Ana Gomes também não disse o nome de Marcelo Rebelo de Sousa na fase inicial do discurso, que estava escrito, mas disse-o várias vezes quando respondeu aos jornalistas. Ana Gomes não tem problemas em elogiar Marcelo, de cujo mandato faz “um balanço positivo”, mas deixa aqui a entender que Marcelo é o político do sistema. O político do regime, que até já foi líder partidário. Também Marisa Matias é a candidata do BE, assim como o candidato do PCP será o candidato do PCP. Pelo contrário, a sua candidatura vai ser “verdadeiramente independente”. Segundo a candidata, o seu percurso pessoal e político fala por si: Ana Gomes quer fazer-se valer da ideia de que sempre disse o que pensava, para o bem ou para o mal, muitas vezes indo contra a corrente do seu próprio partido. Nunca teve medo de incomodar. Ou seja, não tem amarras partidárias — ao contrário de outros.
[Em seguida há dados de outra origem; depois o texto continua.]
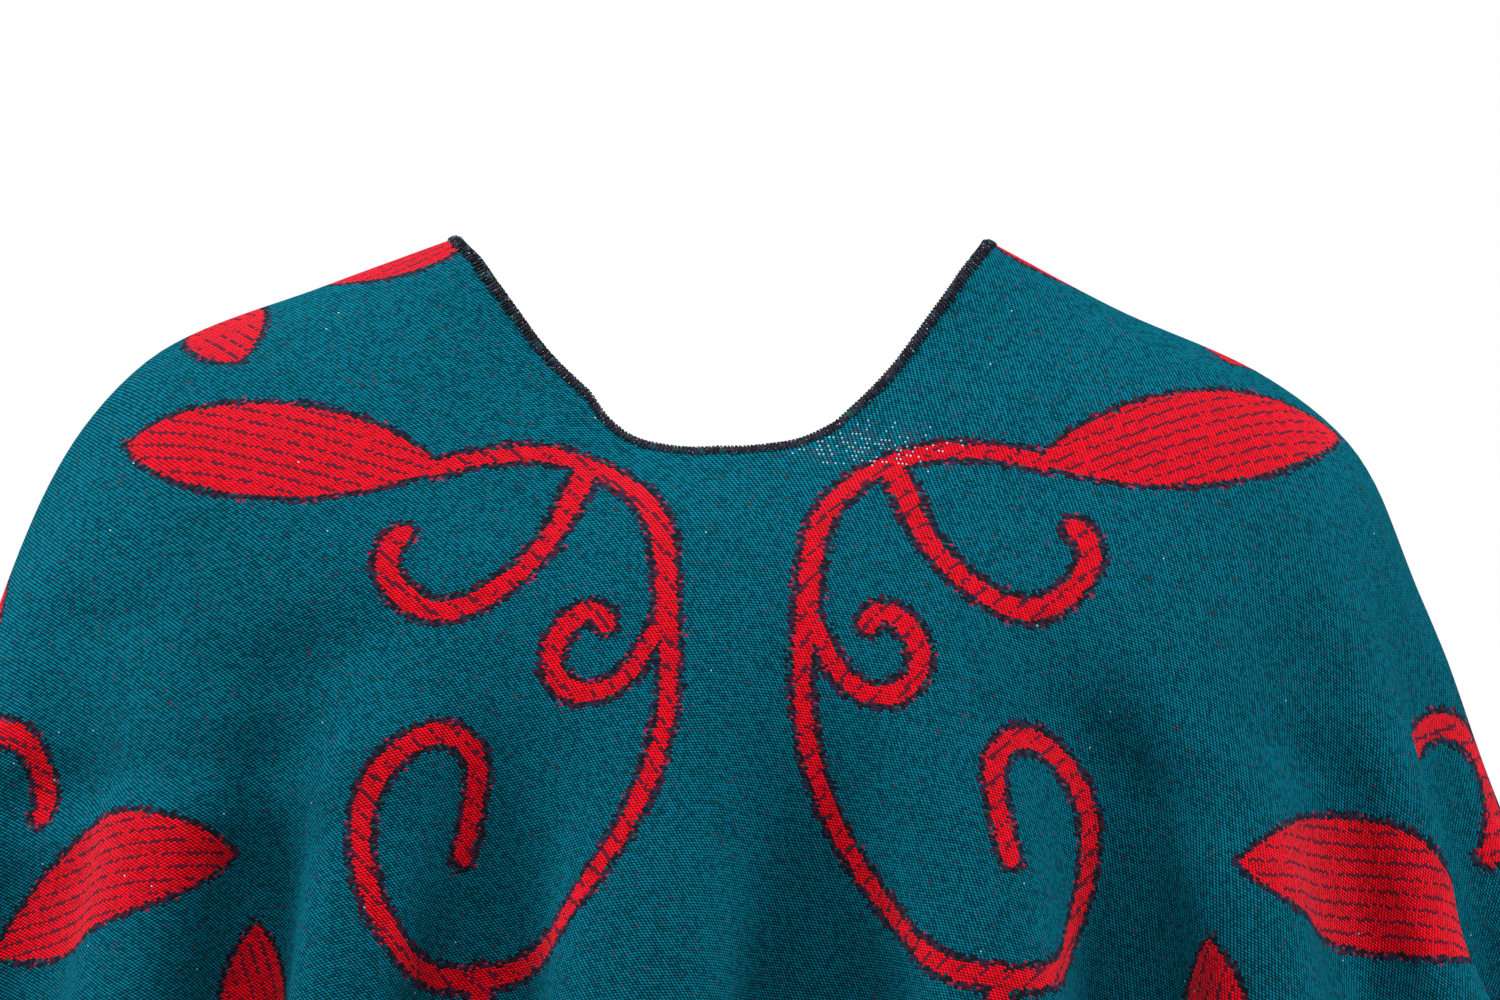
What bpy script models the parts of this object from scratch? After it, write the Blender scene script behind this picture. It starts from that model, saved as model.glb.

“Uma Presidente livre de compadrios e de comprometimentos, que se empenhe para que as instituições da República funcionem com meios adequados, com mais eficácia e transparência.”
Seria de esperar que o tema do combate à corrupção fosse a pedra de toque do seu discurso de lançamento da candidatura. É o velho cavalo de batalha de Ana Gomes, que se viu recentemente no caso do hacker Rui Pinto, mas é curioso verificar que Ana Gomes optou por não usar uma única vez a palavra “corrupção” no seu discurso. A ideia, contudo, está lá, quando diz que não é possível ignorarmos que uma parte do sistema “se deixou corroer, capturado por interesses financeiros, económicos e outros” e que será uma candidata livre de compadrios e de comprometimentos. Ana Gomes foi ao tema, mas não foi com espada e escudo em riste. Mais transparência, mais independência, mais integridade, mais democracia — a mensagem era esta.
“[Marisa Matias] é uma excelente candidata, é minha amiga e tenho a certeza que faremos ambas campanhas com elevação e norteadas por ideias e projetos.”
Vai ser um dos temas da corrida presidencial: Ana Gomes e Marisa Matias disputam um espaço político que se pode cruzar e vai ser curioso ver como as duas se vão posicionar. Marisa Matias, de resto, assumiu-se esta quarta-feira como “republicana, laica e socialista” numa referência às palavras que Mário Soares usava para se descrever a si próprio. Mas se já tinha elogiado Marcelo — e sublinhado que não se candidata “contra” ninguém, mas apenas a favor do país — Ana Gomes não teve qualquer problema em elogiar a eurodeputada bloquista, de quem é amiga. Mais à frente, questionada sobre se a dispersão dos votos à esquerda não iria beneficiar o extremo, neste caso André Ventura, Ana Gomes diria ainda que não se candidata para criar divisão, antes pelo contrário, candidata-se para “unir e federar”. Sendo certo que as funções do Presidente da República não são executivas — não governa nem lhe cabe a ela a tarefa de federar as esquerdas em torno de um projeto político —, pode estar na cabeça de Ana Gomes (e de Marisa Matias) a ideia de dividir para reinar. Ou seja, a soma dos votos à esquerda pode ser suficiente para obrigar Marcelo a ir a uma segunda volta e, nesse caso, a mais votada poderia apoiar a outra. Mas isso são outros quinhentos.